Sahitya Kala Parishad
- Formation: 31 July 1975; 51 years ago
- Type: Governmental
- Headquarters: Satsang Vihar Marg, Qutab Institutional Area, New Delhi
- Location: New Delhi, India;
- Region served: India
- Parent organisation: Ministry of Culture, Government of India
- Website: skpdelhi.in

= Sahitya Kala Parishad =

Sahitya Kala Parishad (साहित्य कला परिषद) (Academy of Performing and Fine Arts) is the Cultural wing of the Govt. of National Capital Territory of Delhi (NCT) of Delhi for music, dance, drama & fine arts, established in 1968, under the 'Department Of Art, Culture And Language'. It was registered under the Society's Registration Act, 1860 on 31 July 1975.

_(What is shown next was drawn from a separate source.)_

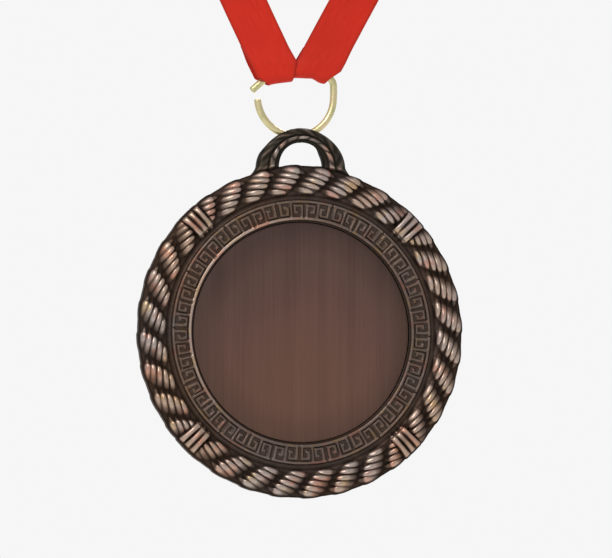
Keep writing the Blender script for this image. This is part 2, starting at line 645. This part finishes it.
def slab(grid, thickness, flat_uv):
    """A thin closed strip round a grid of points, with the cloth's own place for each, in mm."""
    grid = np.asarray(grid, float)
    down = np.gradient(grid, axis=0)
    across = np.gradient(grid, axis=1)
    normal = np.cross(across, down)
    normal /= np.linalg.norm(normal, axis=2)[..., None]
    rows, columns = grid.shape[:2]
    edge = np.ones(columns)
    edge[[0, -1]] = 0.55
    offset = normal * thickness / 2 * edge[None, :, None]
    loop = np.concatenate([grid + offset, (grid - offset)[:, ::-1]], axis=1)
    faces = grid_faces(rows, 2 * columns, wrap_columns=True)
    ends = []
    for row in (0, rows - 1):
        first = row * 2 * columns
        for j in range(columns - 1):
            ends.append([first + j, first + j + 1, first + 2 * columns - 2 - j,
                         first + 2 * columns - 1 - j])
    uv = np.concatenate([flat_uv, flat_uv[:, ::-1]], axis=1)
    return loop.reshape(-1, 3), faces + ends, uv.reshape(-1, 2)


def layer_depth(height, side):
    """How far the cloth lies forward (side -1) or back (1): spread by the wire, joined above."""
    spread = 1 - ease(height, FOLD_SHOULDER, FOLD_TOP)
    together = 0.24 if side > 0 else 0.2 * (1 - ease(height, FOLD_TOP, FOLD_TOP + 6))
    return side * (together + (FOLD_GAP - together) * spread)


def strap_side(way):
    """One leg of the V, its fold under the ring's bar and its turned-up end behind."""
    share = np.linspace(0, 1, STRAP_COLUMNS)
    line = FOLD_LINE[way]
    bottom_x = np.interp(share, [0, 1], line["x"])
    bottom, under = (np.interp(share, line["shares"], line[key]) for key in ("front", "under"))
    crease = bottom + FOLD_GAP

    def row(height, depth, pushed=0.0):
        height = np.broadcast_to(height, share.shape)
        fall = np.clip((NOTCH - height) / (NOTCH - bottom), 0, 1)
        x = leg_x(way, np.maximum(height, NOTCH), share)
        x = x + (bottom_x - x) * fall - way * line["inset"] * pushed * (1 - share) ** 3
        return np.stack([x, np.broadcast_to(depth, share.shape), height], -1)

    rows = [row(height, layer_depth(height, -1))
            for height in np.linspace(LEG_TOP, NOTCH, 40, endpoint=False)]
    falling = [NOTCH + (crease - NOTCH) * t for t in np.linspace(0, 1, 12)]
    rows += [row(height, layer_depth(height, -1)) for height in falling]
    for turn in np.linspace(0, math.pi, 11)[1:-1]:
        low = math.sin(turn)
        height = bottom + (under - bottom) * low + FOLD_GAP * (1 - low)
        rows.append(row(height, -FOLD_GAP * math.cos(turn), low))
    rows += [row(height, layer_depth(height, 1)) for height in falling[::-1]]
    rows += [row(height, layer_depth(height, 1)) for height in np.linspace(NOTCH, HEM_TOP, 9)[1:]]
    grid = np.array(rows)
    grid[..., 0] += HANG_X
    if way > 0:
        tucked = ease(share, 0.8, 1)[None] * 0.3 * (1 - ease(grid[..., 2], NOTCH, NOTCH + 2))
        grid[..., 1] -= np.sign(grid[..., 1]) * tucked
    middle = STRAP_COLUMNS // 2
    steps = np.linalg.norm(np.diff(grid[:, middle], axis=0), axis=1)
    walk = np.concatenate([[0], np.cumsum(steps)])
    flat_uv = np.stack(np.meshgrid(walk, share * STRAP_WIDTH, indexing="ij")[::-1], -1)
    flat_uv[..., 1] += flat_uv[..., 0] * math.tan(LEG_ANGLE[way])
    return slab(grid, STRAP_THICKNESS, flat_uv)


def hank_strip():
    """The rest of the ribbon, wound flat into a hank."""
    length = HANK["length"] / 2 - HANK["end_room"]
    steps, columns = HANK["steps"], HANK["columns"]
    path = []
    for i in range(int(HANK["turns"] * steps) + 1):
        turn = i / steps
        radius = HANK["core"] + HANK["pitch"] * turn
        part = (turn % 1) * 4
        if part < 1:
            x, y = length - 2 * length * part, radius
        elif part < 2:
            a = math.pi / 2 + math.pi * (part - 1)
            x, y = -length + radius * math.cos(a), radius * math.sin(a)
        elif part < 3:
            x, y = -length + 2 * length * (part - 2), -radius
        else:
            a = -math.pi / 2 + math.pi * (part - 3)
            x, y = length + radius * math.cos(a), radius * math.sin(a)
        path.append((x, y, turn))
    path = np.array(path)
    share = np.linspace(0, 1, columns)
    lift = 0.16 * np.sin(path[:, 2] * 5.1 + 0.8) + 0.12 * np.sin(path[:, 2] * 2.3)
    pinch = np.exp(-(path[:, 0] / 9) ** 2)
    grid = np.zeros((len(path), columns, 3))
    grid[..., 0] = path[:, None, 0]
    belly = np.sin(share * np.pi)[None] * 0.05
    grid[..., 1] = path[:, None, 1] * (1 + belly)
    lift = lift[:, None] * (1 - pinch[:, None])
    grid[..., 2] = HANK["bottom"] + lift + share[None] * STRAP_WIDTH
    walk = np.concatenate([[0], np.cumsum(np.linalg.norm(np.diff(path[:, :2], axis=0), axis=1))])
    flat_uv = np.stack(np.meshgrid(walk, share * STRAP_WIDTH, indexing="ij")[::-1], -1)
    return slab(grid, STRAP_THICKNESS, flat_uv)


def ribbon():
    strips = [strap_side(-1), strap_side(1), hank_strip()]
    points, faces = join_shells([(p, f) for p, f, _ in strips])
    made = solid_object("ribbon", points, faces, sharp_deg=60)
    cloth = np.concatenate([uv for _, _, uv in strips])
    layer = made.data.uv_layers.new(name="cloth")
    corners = np.zeros(len(made.data.loops), np.int32)
    made.data.loops.foreach_get("vertex_index", corners)
    layer.data.foreach_set("uv", (cloth[corners] / 10).astype(np.float32).reshape(-1))
    return made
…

It works towards fostering, visual arts and inculcate artistic awareness within the NCT of Delhi. As a norm, the Chief Minister of Delhi, remains the Chairperson of the Sahitya Kala Parishad. After, the establishment of Language Academies, like the Sahitya Akademi, its focus has been mainly on performing and visual arts. It has also set up two 'District Cultural Centres', one at Janakpuri and other in Vikaspuri (Bodella Village) in Delhi, the latter set up in collaboration with Delhi Public Library has two auditoriums.

==Activities==

===Language Academies===
The Parishad has over the year established several language academies to promote literature in diverse languages of the state, with the most recent academy, the Maithili- Bhojpuri Academy established on 7 January 2008.

- Hindi Academy (since 1981)
- Punjabi Academy (since 1981)
- Sanskrit Academy (since 1987)
- Sindhi Academy (since 1994)
- Urdu Academy (since 1981)
- Maithili-Bhojpuri Academy (since 2008)

===Awards===
Each year, the Parishad gives Awards for excellence in the field of Performing and Visual Arts, as well as Literature:
- Parishad Samman (Sahitya Kala Parishad Samman)
- Mohan Rakesh Samman

===Scholarships===
Each year, Sahitya Kala Parishad awards, two-year Scholarships for Advance Training in Music

===Festival===

====Theatre====
- Bhartendu Natya Utsav
- Nakhat Utsav

====Music and Dance====
- Children Jhankar Utsav
- Indraprastha Sangeet Samaroh
- Uday Shankar Nritya Samaroh
- Baisakhi Festival
- Qutub Festival

====Fine Arts====
- Annual Art Exhibition
- Sponsored Art Exhibition
- Exhibition of children's work
- Artists Camp

===Films===
- Asian Film Festival, Films from across Asia, are screened at different venues in New Delhi.